Extract the lines that hold the string "rigid".
## BEGIN Data entries
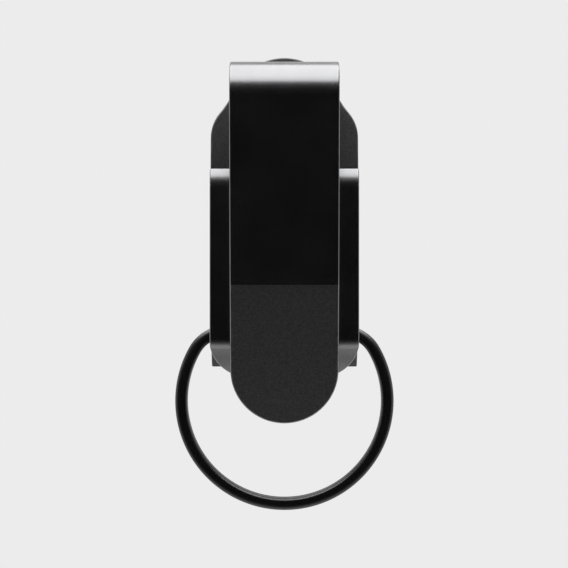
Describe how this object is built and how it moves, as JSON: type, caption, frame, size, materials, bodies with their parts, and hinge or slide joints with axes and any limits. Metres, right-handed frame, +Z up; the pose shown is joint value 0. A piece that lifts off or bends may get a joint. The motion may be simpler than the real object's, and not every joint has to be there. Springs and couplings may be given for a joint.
{
  "type": "key organiser clip",
  "caption": "Black folded-steel belt clip with a sprung release lever behind it and a flat-topped split key ring in the clip's lower lip.",
  "frame": {"origin": "inside of the top fold, where the belt or pocket edge rests, on the centre plane", "axes": "+Z up along the clip, +Y back from the front arm towards the lever, +X right seen from the front"},
  "size_m": [0.032, 0.0165, 0.0667],
  "materials": {
    "black_satin_steel": "satin black coating on spring steel",
    "black_matte_steel": "matte bead-blasted black coating",
    "black_ring_steel": "gloss black coating",
    "bare_steel": "dark nickel",
    "spring_wire": "bright drawn wire",
    "nylon": "matte"
  },
  "bodies": {
    "clip": {"clip_spring": "black_satin_steel", "hinge_bracket": "black_satin_steel", "hinge_pin": "bare_steel", "washer_left": "nylon", "washer_right": "nylon", "bracket_rivets": "bare_steel", "lever_spring": "spring_wire"},
    "lever": {"release_lever": "black_matte_steel"},
    "ring": {"split_ring": "black_ring_steel"}
  },
  "joints": [
    {"name": "lever_press", "type": "hinge", "parent": "clip", "child": "lever", "pos_m": [0, 0.009, -0.01665], "axis": [1, 0, 0], "range_deg": [0, 10], "stiffness_Nm_per_rad": 0.15, "springref_deg": -20.05, "deforming": ["lever_spring"]},
    {"name": "ring_swing", "type": "hinge", "parent": "clip", "child": "ring", "pos_m": [0, 0.00645, -0.03745], "axis": [1, 0, 0], "range_deg": [-80, 80]}
  ]
}
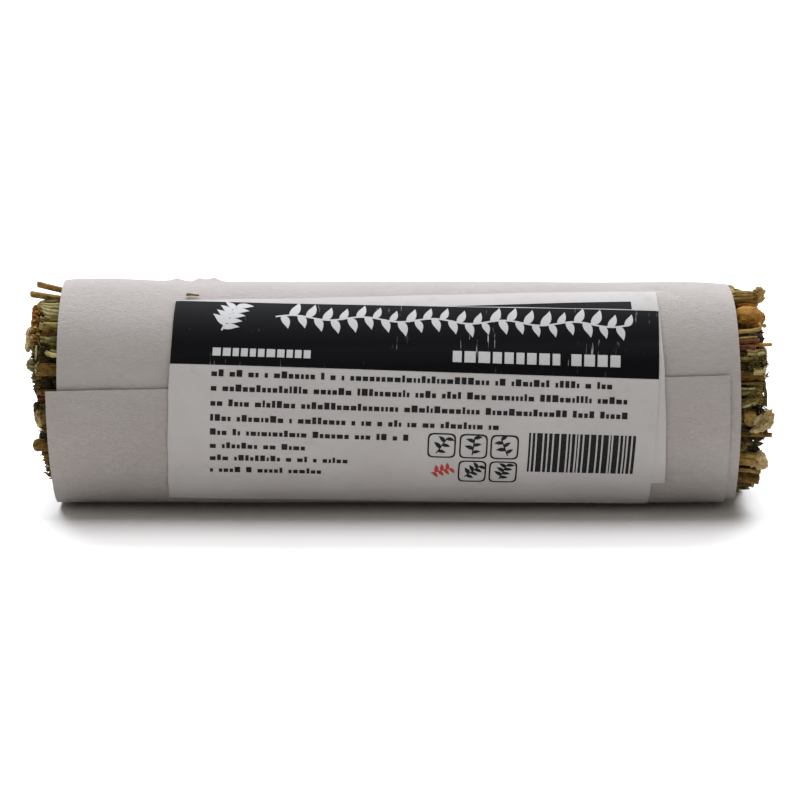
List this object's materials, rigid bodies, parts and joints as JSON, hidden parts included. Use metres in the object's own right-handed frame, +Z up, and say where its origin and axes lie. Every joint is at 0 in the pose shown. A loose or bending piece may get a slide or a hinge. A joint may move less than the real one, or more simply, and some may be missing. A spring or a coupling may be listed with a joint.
{
  "type": "sage smudge stick",
  "caption": "Tied bundle of dried herb sprigs rolled in a sheet of grey paper, held shut by two plain labels, lying on its side.",
  "frame": {"origin": "middle of the bounding box at the surface that the stick rests on", "axes": "+X along the stick, +Z up, the free edge of the paper and the labels face -Y"},
  "size_m": [0.0996, 0.0306, 0.0299],
  "materials": {
    "paper": "matt, faintly creased",
    "label": "smooth, satin",
    "thread": "twisted cotton",
    "leaf": "dry, wrinkled, matt",
    "golden_leaf": "dry, curled, matt",
    "stem": "woody, streaked",
    "pith": "crumbly, matt"
  },
  "bodies": {
    "root": {"paper_wrap": "paper", "under_label": "label", "top_label": "label", "leaf_scrap": "leaf", "binding_thread": "thread", "left_splayed_stem": "stem", "left_orange_stem": "stem", "left_folded_leaf": "leaf", "left_olive_leaf": "leaf", "left_rolled_leaf": "golden_leaf", "left_crumpled_leaf": "leaf", "left_pale_stem": "stem", "left_brown_leaf": "golden_leaf", "left_broken_leaf": "leaf", "left_pithy_stem": "pith", "left_stub_stem": "stem", "left_low_leaf": "leaf", "left_bottom_leaf": "leaf", "right_bark_strip": "golden_leaf", "right_golden_leaf": "golden_leaf", "right_curled_strip": "golden_leaf", "right_red_stem": "stem", "right_twig": "stem", "right_pale_leaf": "leaf", "right_split_leaf": "leaf", "right_long_leaf": "leaf", "right_pithy_stem": "pith", "right_dark_twig": "stem", "right_short_leaf": "leaf", "right_thick_stem": "pith", "right_cut_stem": "stem", "right_bottom_stem": "stem", "sprig_01": "leaf", "sprig_02": "leaf", "sprig_03": "leaf", "sprig_04": "leaf", "sprig_05": "leaf", "sprig_06": "leaf", "sprig_07": "leaf", "sprig_08": "leaf", "sprig_09": "leaf", "sprig_10": "leaf", "sprig_11": "leaf", "sprig_12": "leaf", "sprig_13": "leaf", "sprig_14": "leaf", "sprig_15": "leaf", "sprig_16": "leaf", "sprig_17": "leaf"}
  },
  "joints": []
}
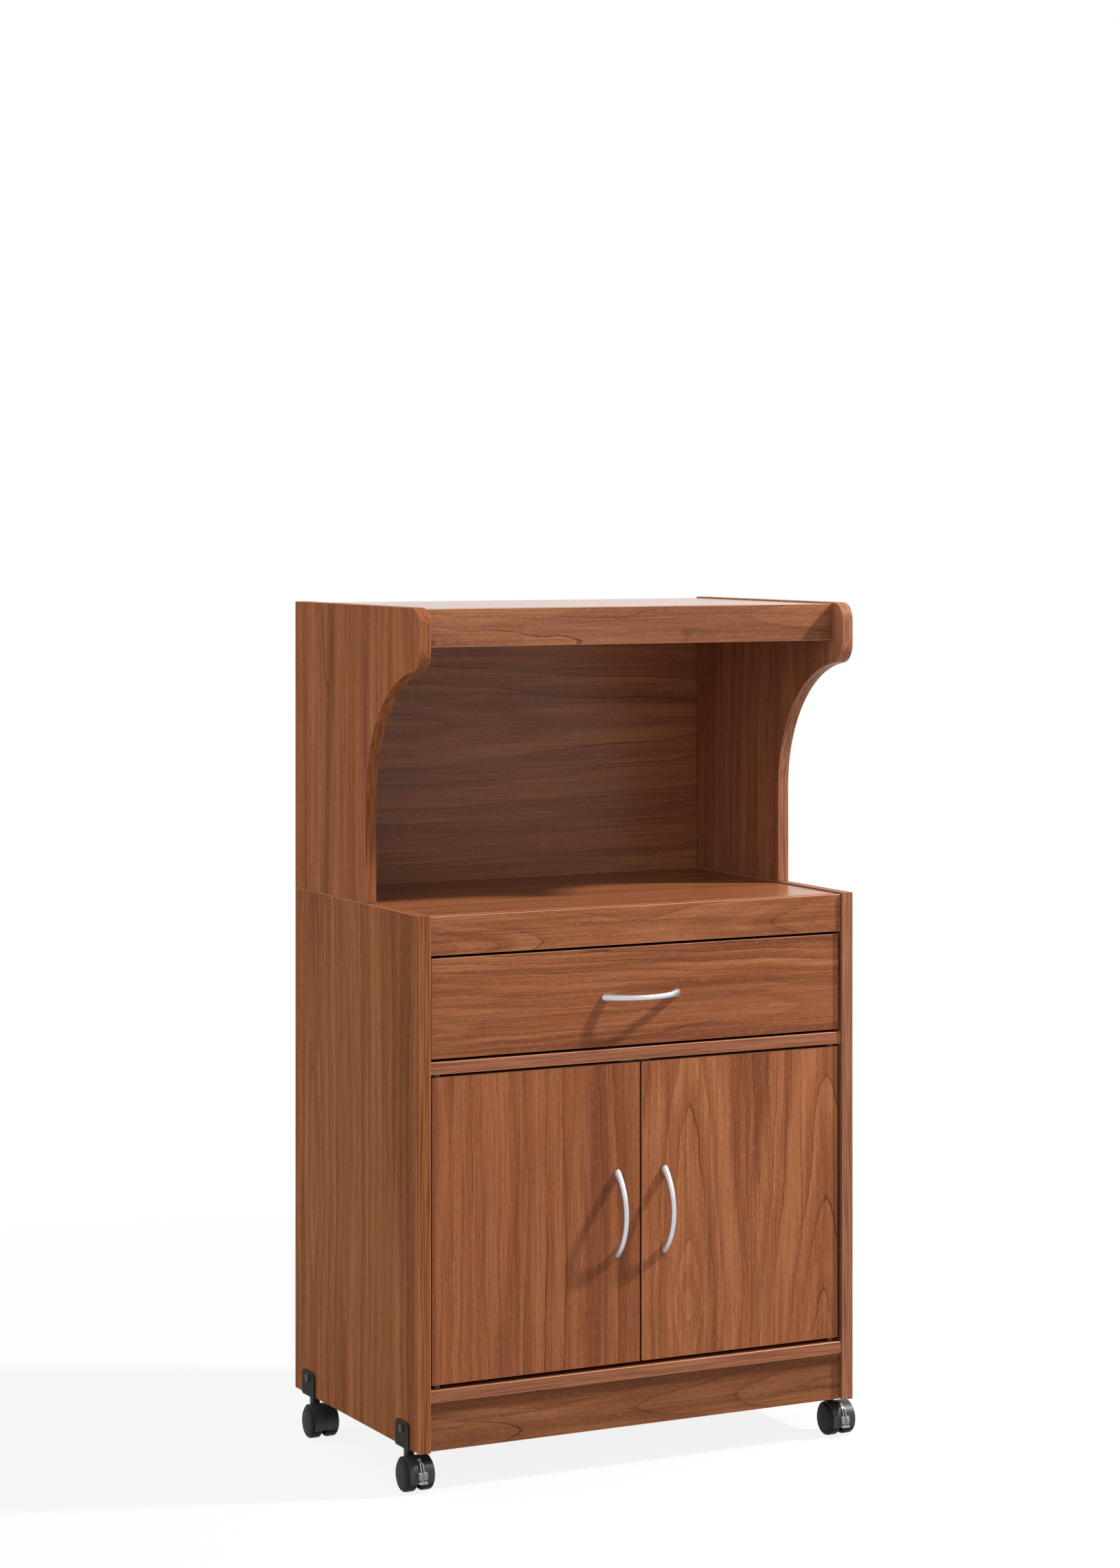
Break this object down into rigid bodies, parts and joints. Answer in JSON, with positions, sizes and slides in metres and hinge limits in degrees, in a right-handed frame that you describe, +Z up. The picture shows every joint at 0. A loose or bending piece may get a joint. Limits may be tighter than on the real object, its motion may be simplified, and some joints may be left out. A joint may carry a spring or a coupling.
{
  "type": "microwave cart",
  "caption": "Rolling kitchen cart: an open hutch with curved sides over a base that has a drawer, a cupboard with hinged doors, bow handles and swivel casters.",
  "frame": {"origin": "on the floor, under the middle of the cart's overall width and depth", "axes": "+Z up, +X to the cart's right as seen from the front, the front with the doors and the drawer faces -Y"},
  "size_m": [0.6234, 0.4262, 1.0642],
  "materials": {
    "wood_board": "reddish-brown cherry laminate with a satin gloss, grain vertical on sides and doors and horizontal on apron, drawer front, fascia and kick panel",
    "hardboard": "thin laminated hardboard, same colour as the boards",
    "satin_metal": "satin silver",
    "black_steel": "black powder coat",
    "black_plastic": "black moulded",
    "wheel_plastic": "black moulded, slightly glossy face",
    "lever_plastic": "grey moulded",
    "slide_steel": "brown epoxy coat",
    "plain_steel": "zinc-plated",
    "nylon": "natural white nylon",
    "catch_plastic": "grey moulded"
  },
  "bodies": {
    "cabinet": {"base_side_left": "wood_board", "base_side_right": "wood_board", "worktop": "wood_board", "worktop_apron": "wood_board", "divider_shelf": "wood_board", "base_bottom": "wood_board", "kick_panel": "wood_board", "base_back": "hardboard", "hutch_side_left": "wood_board", "hutch_side_right": "wood_board", "hutch_top": "wood_board", "hutch_fascia": "wood_board", "hutch_back": "hardboard", "door_catch": "catch_plastic", "slide_cabinet_left": "slide_steel", "slide_cabinet_right": "slide_steel", "caster_bracket_front_left": "black_steel", "bracket_screw_front_left": "black_steel", "caster_bracket_front_right": "black_steel", "bracket_screw_front_right": "black_steel", "caster_bracket_rear_left": "black_steel", "bracket_screw_rear_left": "black_steel", "caster_bracket_rear_right": "black_steel", "bracket_screw_rear_right": "black_steel"},
    "drawer": {"drawer_front": "wood_board", "drawer_side_left": "wood_board", "drawer_side_right": "wood_board", "drawer_back": "wood_board", "drawer_bottom": "hardboard", "drawer_handle": "satin_metal", "slide_drawer_left": "slide_steel", "slide_drawer_right": "slide_steel"},
    "door_left": {"door_left": "wood_board", "door_handle_left": "satin_metal", "door_pin_top_left": "nylon", "door_pin_bottom_left": "nylon", "door_strike_left": "plain_steel"},
    "door_right": {"door_right": "wood_board", "door_handle_right": "satin_metal", "door_pin_top_right": "nylon", "door_pin_bottom_right": "nylon", "door_strike_right": "plain_steel"},
    "roller_front_left": {"slide_roller_front_left": "nylon"},
    "roller_rear_left": {"slide_roller_rear_left": "nylon"},
    "roller_front_right": {"slide_roller_front_right": "nylon"},
    "roller_rear_right": {"slide_roller_rear_right": "nylon"},
    "caster_front_left": {"caster_housing_front_left": "black_plastic"},
    "wheel_left_front_left": {"caster_wheel_left_front_left": "wheel_plastic"},
    "wheel_right_front_left": {"caster_wheel_right_front_left": "wheel_plastic"},
    "brake_front_left": {"brake_lever_front_left": "lever_plastic"},
    "caster_front_right": {"caster_housing_front_right": "black_plastic"},
    "wheel_left_front_right": {"caster_wheel_left_front_right": "wheel_plastic"},
    "wheel_right_front_right": {"caster_wheel_right_front_right": "wheel_plastic"},
    "brake_front_right": {"brake_lever_front_right": "lever_plastic"},
    "caster_rear_left": {"caster_housing_rear_left": "black_plastic"},
    "wheel_left_rear_left": {"caster_wheel_left_rear_left": "wheel_plastic"},
    "wheel_right_rear_left": {"caster_wheel_right_rear_left": "wheel_plastic"},
    "caster_rear_right": {"caster_housing_rear_right": "black_plastic"},
    "wheel_left_rear_right": {"caster_wheel_left_rear_right": "wheel_plastic"},
    "wheel_right_rear_right": {"caster_wheel_right_rear_right": "wheel_plastic"}
  },
  "joints": [
    {"name": "drawer_slide", "type": "slide", "parent": "cabinet", "child": "drawer", "axis": [0, -1, 0], "range_m": [0, 0.26]},
    {"name": "door_left_hinge", "type": "hinge", "parent": "cabinet", "child": "door_left", "pos_m": [-0.2728, -0.1771, 0.31435], "axis": [0, 0, -1], "range_deg": [0, 105]},
    {"name": "door_right_hinge", "type": "hinge", "parent": "cabinet", "child": "door_right", "pos_m": [0.2728, -0.1771, 0.31435], "axis": [0, 0, 1], "range_deg": [0, 105]},
    {"name": "roller_front_left_spin", "type": "hinge", "parent": "cabinet", "child": "roller_front_left", "pos_m": [-0.2796, -0.1566, 0.53415], "axis": [1, 0, 0], "range_deg": [0, 1870]},
    {"name": "roller_rear_left_spin", "type": "hinge", "parent": "drawer", "child": "roller_rear_left", "pos_m": [-0.2774, 0.1714, 0.53415], "axis": [1, 0, 0], "range_deg": [0, 1870]},
    {"name": "roller_front_right_spin", "type": "hinge", "parent": "cabinet", "child": "roller_front_right", "pos_m": [0.2796, -0.1566, 0.53415], "axis": [1, 0, 0], "range_deg": [0, 1870]},
    {"name": "roller_rear_right_spin", "type": "hinge", "parent": "drawer", "child": "roller_rear_right", "pos_m": [0.2774, 0.1714, 0.53415], "axis": [1, 0, 0], "range_deg": [0, 1870]},
    {"name": "caster_front_left_swivel", "type": "hinge", "parent": "cabinet", "child": "caster_front_left", "pos_m": [-0.2925, -0.1411, 0.0388], "axis": [0, 0, 1], "continuous": true},
    {"name": "wheel_left_front_left_spin", "type": "hinge", "parent": "caster_front_left", "child": "wheel_left_front_left", "pos_m": [-0.3037, -0.1601, 0.02029], "axis": [1, 0, 0], "continuous": true},
    {"name": "wheel_right_front_left_spin", "type": "hinge", "parent": "caster_front_left", "child": "wheel_right_front_left", "pos_m": [-0.2813, -0.1601, 0.02029], "axis": [1, 0, 0], "continuous": true},
    {"name": "brake_front_left_hinge", "type": "hinge", "parent": "caster_front_left", "child": "brake_front_left", "pos_m": [-0.2925, -0.16778, 0.03259], "axis": [-1, 0, 0], "range_deg": [0, 15]},
    {"name": "caster_front_right_swivel", "type": "hinge", "parent": "cabinet", "child": "caster_front_right", "pos_m": [0.2925, -0.1411, 0.0388], "axis": [0, 0, 1], "continuous": true},
    {"name": "wheel_left_front_right_spin", "type": "hinge", "parent": "caster_front_right", "child": "wheel_left_front_right", "pos_m": [0.2813, -0.1601, 0.02029], "axis": [1, 0, 0], "continuous": true},
    {"name": "wheel_right_front_right_spin", "type": "hinge", "parent": "caster_front_right", "child": "wheel_right_front_right", "pos_m": [0.3037, -0.1601, 0.02029], "axis": [1, 0, 0], "continuous": true},
    {"name": "brake_front_right_hinge", "type": "hinge", "parent": "caster_front_right", "child": "brake_front_right", "pos_m": [0.2925, -0.16778, 0.03259], "axis": [-1, 0, 0], "range_deg": [0, 15]},
    {"name": "caster_rear_left_swivel", "type": "hinge", "parent": "cabinet", "child": "caster_rear_left", "pos_m": [-0.2925, 0.1609, 0.0388], "axis": [0, 0, 1], "continuous": true},
    {"name": "wheel_left_rear_left_spin", "type": "hinge", "parent": "caster_rear_left", "child": "wheel_left_rear_left", "pos_m": [-0.3037, 0.1419, 0.02029], "axis": [1, 0, 0], "continuous": true},
    {"name": "wheel_right_rear_left_spin", "type": "hinge", "parent": "caster_rear_left", "child": "wheel_right_rear_left", "pos_m": [-0.2813, 0.1419, 0.02029], "axis": [1, 0, 0], "continuous": true},
    {"name": "caster_rear_right_swivel", "type": "hinge", "parent": "cabinet", "child": "caster_rear_right", "pos_m": [0.2925, 0.1609, 0.0388], "axis": [0, 0, 1], "continuous": true},
    {"name": "wheel_left_rear_right_spin", "type": "hinge", "parent": "caster_rear_right", "child": "wheel_left_rear_right", "pos_m": [0.2813, 0.1419, 0.02029], "axis": [1, 0, 0], "continuous": true},
    {"name": "wheel_right_rear_right_spin", "type": "hinge", "parent": "caster_rear_right", "child": "wheel_right_rear_right", "pos_m": [0.3037, 0.1419, 0.02029], "axis": [1, 0, 0], "continuous": true}
  ],
  "couplings": [
    {"joint": "roller_front_left_spin", "follows": "drawer_slide", "rad_per_m": 125},
    {"joint": "roller_rear_left_spin", "follows": "drawer_slide", "rad_per_m": 125},
    {"joint": "roller_front_right_spin", "follows": "drawer_slide", "rad_per_m": 125},
    {"joint": "roller_rear_right_spin", "follows": "drawer_slide", "rad_per_m": 125}
  ]
}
## END Data entries
Answer for the task:
List this object's materials, rigid bodies, parts and joints as JSON, hidden parts included. Use metres in the object's own right-handed frame, +Z up, and say where its origin and axes lie. Every joint is at 0 in the pose shown. A loose or bending piece may get a slide or a hinge. A joint may move less than the real one, or more simply, and some may be missing. A spring or a coupling may be listed with a joint.
Break this object down into rigid bodies, parts and joints. Answer in JSON, with positions, sizes and slides in metres and hinge limits in degrees, in a right-handed frame that you describe, +Z up. The picture shows every joint at 0. A loose or bending piece may get a joint. Limits may be tighter than on the real object, its motion may be simplified, and some joints may be left out. A joint may carry a spring or a coupling.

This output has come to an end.